At a Union/NDP conference in March 2002 in Ottawa I saw wall-to-wall US TV attacking Iraq in my room. My caucus report that America was going to war was instinctive. Helen Clark stood up immediately and said that we wouldn’t be following. The US war dogs are barking again, this time over Korea.
A recent article in Jacobin magazine had this assessment of the inside debate in the Trump administration:
While there have been hopeful signs in recent days, the administration remains deeply divided on North Korea. Secretary of State Rex Tillerson and Secretary of Defense James Mattis are skeptical of military action, but National Security Advisor H. R. McMaster is apparently a strong proponent. McMaster’s more hawkish line has been echoed by UN ambassador Nikki Haley and CIA director Mike Pompeo, both of whom have been floated as potential replacements for Tillerson. If Tillerson leaves — or gets the boot — the balance of power could easily shift in the hawks’ favor.
The Japan Times notes that as there has been a definite uptick in the war rhetoric, the United States has also been moving military assets into the region and increasing training for a ground war.
Amid this palace intrigue, the United States is quietly moving military assets — bombers, ships, and fighter jets — into the Pacific region. These moves could be bluffs in support of what is at least honestly called “coercive diplomacy.” But they have a materiality too — and serve to remind us that war lurks as a real possibility.
Statements such as those of Marine Commandant General Neller that Marines will have to ‘steel themselves for a very tough fight in North Korea’ are as usual backed away from when they become public.
Our Foreign Minister Winston Peters was at a meeting in Canada convened by Tillerson to discuss the Korean situation. Ostensibly about increasing sanctions, Russia and China, states bordering North Korea, were not there. It was a meeting of allies in the Korean war that started in 1950 and has still not ended.
The Japan Times reported Tillerson’s words after the meeting:
On Tuesday, during a gathering in Canada of U.S. allies on how to beef up sanctions pressure on the North, Secretary of State Rex Tillerson issued some of his strongest words yet for Pyongyang, saying that time was running out for the isolated regime.
“We all need to be very sober and clear-eyed about the current situation,” Tillerson said when asked whether Americans should be concerned about the possibility of a war. “We have to recognize that the threat is growing and that if North Korea does not choose the pathway of engagement, discussion, negotiation then they themselves will trigger an option.”
But perhaps most tellingly of the shifting tone was Tillerson’s answer to a reporter’s question about reported talk in the White House of a limited military strike, what some have called the “bloody nose” option.
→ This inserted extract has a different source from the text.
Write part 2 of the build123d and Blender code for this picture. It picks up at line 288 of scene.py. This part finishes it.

Although Tillerson, who has advocated for a diplomatic solution to the crisis, refrained from directly answering the question, the top U.S. diplomat effectively admitted the Trump administration has been considering such a move at the highest levels when he said he would not speak “on issues that have yet to be decided among the National Security Council or the president.”
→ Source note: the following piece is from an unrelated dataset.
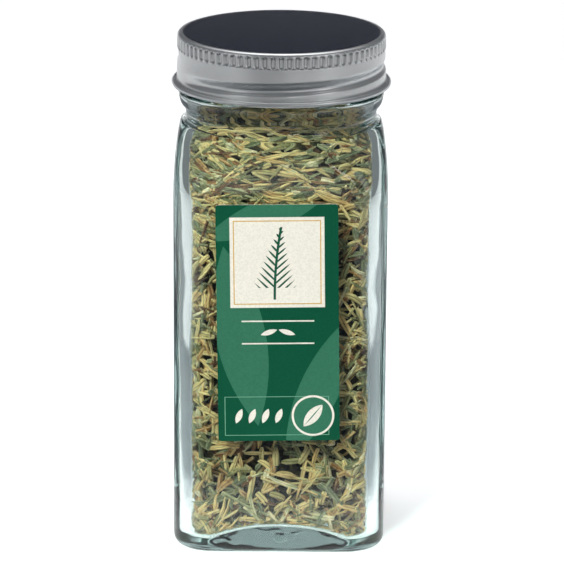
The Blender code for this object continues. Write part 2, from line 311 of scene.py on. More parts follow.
LEAD = 25.4 / 6 * MM
THREAD_Z_AT_LEFT = 101.65 * MM
THREAD_HEIGHT, THREAD_HALF_WIDTH = 1.2 * MM, 0.95 * MM
THREAD_FROM, THREAD_TO, THREAD_SINK = math.radians(141), math.radians(486), math.radians(24)
GLASS_COLUMNS = 176
CROWDING = 0.11


def square_reach(angle, half, corner):
    """How far a rounded square reaches from its centre at an angle."""
    across, up = sorted((abs(math.cos(angle)), abs(math.sin(angle))), reverse=True)
    core = half - corner
    if up * half <= core * across:
        return half / across
    along = core * (across + up)
    return along + math.sqrt(max(0.0, along * along - 2 * core * core + corner * corner))


def ring_angles():
    """Angles that crowd a little towards the four corners."""
    evenly = [i / GLASS_COLUMNS * math.tau for i in range(GLASS_COLUMNS)]
    return [a + CROWDING * math.sin(4 * a) for a in evenly]


def lathe(name, rings):
    """A mesh skinned over rings of equal count, first to last, with each end fanned to its centre."""
    mesh = bmesh.new()
    loops = [[mesh.verts.new(point) for point in ring] for ring in rings]
    for low, high in zip(loops, loops[1:]):
        for i in range(len(low)):
            j = (i + 1) % len(low)
            mesh.faces.new((low[i], low[j], high[j], high[i]))
    for loop in (loops[0], loops[-1]):
        centre = mesh.verts.new(sum((v.co for v in loop), Vector()) / len(loop))
        for i in range(len(loop)):
            mesh.faces.new((loop[i], loop[(i + 1) % len(loop)], centre))
    bmesh.ops.recalc_face_normals(mesh, faces=mesh.faces)
    data = bpy.data.meshes.new(name)
    mesh.to_mesh(data)
    mesh.free()
    data.shade_smooth()
    return data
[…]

Contacted by The Japan Times for comment on Tillerson’s remarks, the State Department was sanguine.
“I would advise against attempting to extract any ‘effective confirmation’ beyond the points clearly stated by Secretary Tillerson,” State Department spokeswoman Nicole Thompson said in an email. “We will not parse his words.”
Cleary not convinced, the article went on to provide this sobering assessment from Van Jackson, a North Korea expert and Senior Lecturer here at Victoria University of Wellington. Jackson is a former policy adviser in the U.S. office of the Secretary of Defense.
(Jackson) said Tillerson’s remarks confirmed his belief that the White House has already been “on a war footing.”
“President Trump and some on his team have been actively shutting down off-ramps from the current nuclear crisis. That Tillerson is now saying these same things is disturbing because it suggests he’s been told behind closed doors to get in line.”
Jackson said his concerns, “which Tillerson substantiates,” is that Washington’s policy of heaping “maximum pressure” on Pyongyang is merely “a box-checking exercise aimed at trying to rally international backing behind the U.S. as much as possible before launching into a war, whether by ‘bloody nose’ or an Iraq-style invasion.”
He said the international community sees backing the maximum pressure campaign, of which Prime Minister Shinzo Abe has been one of the strongest proponents, “as a way of keeping the U.S. from taking rash action.”
“But it’s looking like the Trump administration is viewing it the opposite way — getting the international community to back maximum pressure so that they’ll be locked in to the next logical step — conflict — when it fails,” Jackson added.
Malcom Turnbull is already on record as saying that Australia will support the US if it comes to war. It is sincerely to be hoped that the New Zealand government led by Jacinda Ardern and Winston Peters will not find itself locked into conflict if Donald Trump is the one who decides that diplomatic pressure and sanctions have failed. An article in Vox today makes the point that Trump’s state of the Union speech today resembled George Bush’s argument for war with Iraq.
We should be seeking clarity and assurances now from our government and supporting every effort for peace.